My four year old daughter recently asked if everyone had a dog. When I replied, “No, some people have a bird, a cat, a lizard, or even a bunny as a pet. And some people have no pets at all.” She seemed a bit puzzled by this. So I went on to explain that every family was different from hers; each family has different houses, different rules, different pets, and even different experiences. This statement seemed to intrigue her. The notion that other children have different experiences than her own was a pretty neat fact for her and I could tell she needed to know more. However, she moved on quickly to other questions about completely different topics and so was a normal day for us.
However, the next day she had a not so great experience at the kids club in our local gym. A little boy had pulled her hair, so she informed me. She then told me, rather emphatically, that since he was not nice, she was not going to be nice to him! My first thought of course, as a mother was to say, “Where is this boy?” (And to be truthful, I did ask that, but in a much nicer way than you may be imagining and much nicer than I originally thought I could say it.) She pointed in his direction and my eyes settled on a young boy not much older than my daughter and he was quite energetic. He did not seem to be acting aggressively towards any other child so I calmed myself and took a knee next to my daughter. I then took a breath and chose my words carefully. As I knew this moment and how I handled it would have an impact on how she will handle future conflicts. When I inquired why she thought he had pulled her hair, she said, “Because I was in his way, and he wanted me to move.” I then said, '“Remember honey, every family has different rules and different experiences. And while your experience just now was not a happy one, it does not need to ruin your whole day. And while what he did was unkind, it should not make you unkind. Should he choose to behave that way, you cannot control that, but you can control yourself and whether you continue to be around him. I would suggest that if he is unable or unwilling to be kind, just keep your distance from him and play in a different area.” And then I waited for a rebuttal from her or a response that showed she needed further explanation, but it never came. Instead she quickly said, “Ok, you’re right, I don’t need to be mean to him just because he was mean to me, I can just be me. I’ll just play over here,” she said, pointing to a separate area.

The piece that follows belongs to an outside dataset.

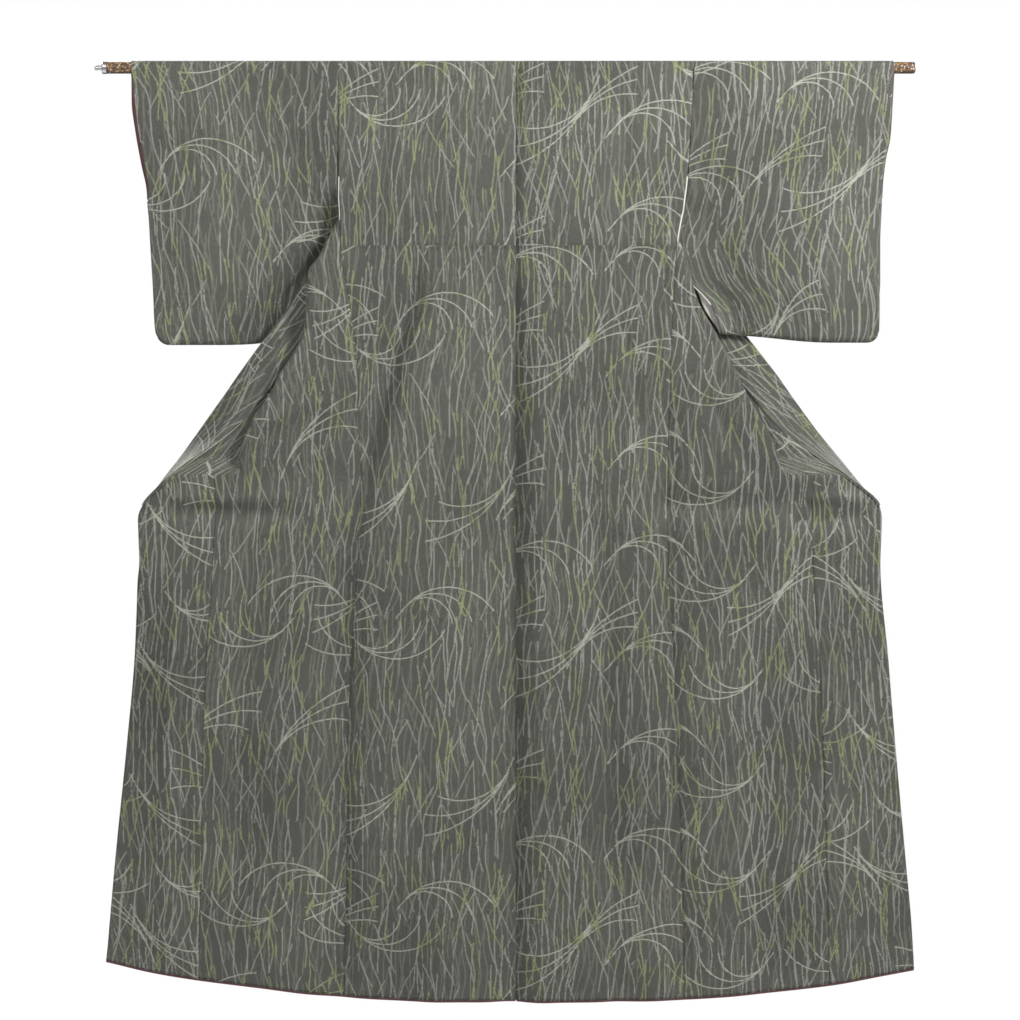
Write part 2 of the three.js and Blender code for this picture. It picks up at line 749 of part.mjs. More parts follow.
function alongX(profile) {
  const points = profile.map(([radius, x]) => new THREE.Vector2(radius, x));
  const geometry = new THREE.LatheGeometry(points, ROD_FACETS);
  geometry.rotateZ(-Math.PI / 2);
  return geometry;
}

function rod() {
  const r = ROD_RADIUS;
  return alongX([
    [0, ROD_LEFT_END],
    [r, ROD_LEFT_END],
    [r, ROD_RIGHT_END - 3],
    [r - 0.9, ROD_RIGHT_END - 0.9],
    [r - 3, ROD_RIGHT_END],
    [0, ROD_RIGHT_END],
  ]);
}

function ferrule() {
  const r = FERRULE_RADIUS;
  return alongX([
    [0, FERRULE_LEFT_END],
    [r - 1, FERRULE_LEFT_END],
    [r, FERRULE_LEFT_END + 1],
    [r, ROD_LEFT_END - SEAM_GAP],
    [0, ROD_LEFT_END - SEAM_GAP],
  ]);
}

function pin() {
  return alongX([
    [0, PIN_LEFT_END],
    [PIN_RADIUS - 0.8, PIN_LEFT_END],
    [PIN_RADIUS, PIN_LEFT_END + 0.8],
    [PIN_RADIUS, FERRULE_LEFT_END - SEAM_GAP],
    [0, FERRULE_LEFT_END - SEAM_GAP],
  ]);
}

// Colours of the pieces
const CLOTH = { color: 0x55574f, roughness: 0.85, metalness: 0 };
const DARK_LINING = { color: 0x6b4048, roughness: 0.8, metalness: 0 };
const WHITE_LINING = { color: 0xe6e2da, roughness: 0.8, metalness: 0 };
const PAINT = { color: 0x5a4030, roughness: 0.45, metalness: 0.2 };
const BRIGHT = { color: 0xb9b9bb, roughness: 0.3, metalness: 1 };

const kimono = new THREE.Group();
kimono.name = 'kimono_on_rod';

function piece(name, geometry, look) {
  const mesh = new THREE.Mesh(geometry, new THREE.MeshStandardMaterial(look));
  mesh.name = name;
  kimono.add(mesh);
}

piece('hanging_rod', rod(), PAINT);
piece('rod_end_ferrule', ferrule(), BRIGHT);
piece('rod_end_pin', pin(), BRIGHT);
for (const sideName of ['left', 'right']) {
  piece(`body_panel_${sideName}`, bodyPanel(sideName), CLOTH);
  piece(`sleeve_${sideName}`, sleeve(sideName), CLOTH);
  piece(`overlap_panel_${sideName}`, overlapPanel(sideName), CLOTH);
  piece(`hem_roll_${sideName}`, hemRoll(sideName), DARK_LINING);
  const cuffLining = sleeveStrip(sideName, [205, 160, 119, 56, 20], [0.94, 0.997], 1);
  piece(`cuff_lining_${sideName}`, cuffLining, DARK_LINING);
}
const armholeLining = sleeveStrip('right', [410, 376, 340, 298, 262, 228], [0.004, 0.1], 1);
piece('armhole_lining_right', armholeLining, WHITE_LINING);
piece('collar_band', collarBand(), CLOTH);

export default kimono;
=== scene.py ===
import math
import bpy
import numpy as np
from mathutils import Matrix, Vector


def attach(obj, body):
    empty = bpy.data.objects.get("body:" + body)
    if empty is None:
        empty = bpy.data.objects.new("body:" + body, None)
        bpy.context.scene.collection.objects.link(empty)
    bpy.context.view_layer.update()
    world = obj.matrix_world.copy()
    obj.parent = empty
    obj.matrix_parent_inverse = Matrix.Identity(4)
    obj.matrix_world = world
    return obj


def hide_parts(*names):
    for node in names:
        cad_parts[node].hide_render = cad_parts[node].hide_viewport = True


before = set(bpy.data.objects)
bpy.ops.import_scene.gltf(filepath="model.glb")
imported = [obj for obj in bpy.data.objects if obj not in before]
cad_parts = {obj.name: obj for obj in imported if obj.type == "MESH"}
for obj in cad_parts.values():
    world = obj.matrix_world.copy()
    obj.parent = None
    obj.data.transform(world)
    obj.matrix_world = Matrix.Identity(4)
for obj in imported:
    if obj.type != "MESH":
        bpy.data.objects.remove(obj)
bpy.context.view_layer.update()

# Hanging rod: a thin steel tube in brown speckled paint, pushed through both sleeves from cuff to cuff.
# Its left end is closed by a pressed, plated ferrule with a short pin.
def node_group(name, inputs, outputs):
    g = bpy.data.node_groups.new(name, "ShaderNodeTree")
    for label, kind, value in inputs:
        s = g.interface.new_socket(label, in_out="INPUT", socket_type="NodeSocket" + kind)
        if value is not None:
            s.default_value = value
    for label, kind in outputs:
        g.interface.new_socket(label, in_out="OUTPUT", socket_type="NodeSocket" + kind)
    return g, g.nodes.new("NodeGroupInput"), g.nodes.new("NodeGroupOutput")


def put(tree, kind, values=None, **settings):
    n = tree.nodes.new("ShaderNode" + kind)
    for k, v in settings.items():
        setattr(n, k, v)
    for k, v in (values or {}).items():
        if hasattr(v, "is_output"):
            tree.links.new(v, n.inputs[k])
        else:
            n.inputs[k].default_value = v
    return n


def calc(tree, op, *values):
    n = put(tree, "Math", dict(enumerate(values)), operation=op)
    return n.outputs[0]


def mixed(tree, factor, a, b):
    n = put(tree, "Mix", {0: factor, 6: a, 7: b}, data_type="RGBA")
    return n.outputs[2]


def noise(tree, at, scale, detail, dimensions="3D"):
    values = {"W" if dimensions == "1D" else "Vector": at, "Scale": scale, "Detail": detail}
    return put(tree, "TexNoise", values, noise_dimensions=dimensions).outputs[0]


def ranged(tree, value, from_low, from_high, low, high):
    return put(tree, "MapRange", {0: value, 1: from_low, 2: from_high, 3: low, 4: high}).outputs[0]


def new_material(name):
    m = bpy.data.materials.new(name)
    m.use_nodes = True
    tree = m.node_tree
    return m, tree, tree.nodes["Principled BSDF"]


def set_shader(shader, **values):
    for k, v in values.items():
        shader.inputs[k.replace("_", " ")].default_value = v


def roughen(tree, shader, height, strength, distance):
    bump = put(tree, "Bump", {"Height": height, "Strength": strength, "Distance": distance})
    tree.links.new(bump.outputs[0], shader.inputs["Normal"])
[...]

As she happily walked off to play, I realized I had achieved success, but that success truly came as easy as it did because of the previous conversation she and I had. From the simple, seemingly uncomplicated question, “Does everyone have a dog?”
I believe as parents we should be cognoscente, as best we can, to the fact that every moment in our child’s life is a chance to learn, even the simple, fleeting moments that seem so tiny at the time. These are the moments that make up who our child will become, how they will think, how they will love, and how they will handle conflict. And through this all, the most important thing to keep in mind it to just keep talking; keep them talking by listening, really listening to the questions they ask and the things they say. The best way to do this is to remind yourself that you were little once; be the support you wanted as a child, be the believer, the encourager, the one that listens without judgement. Be that person you needed when you were their age going through their experiences. No one knows them better, as you were them once upon a time!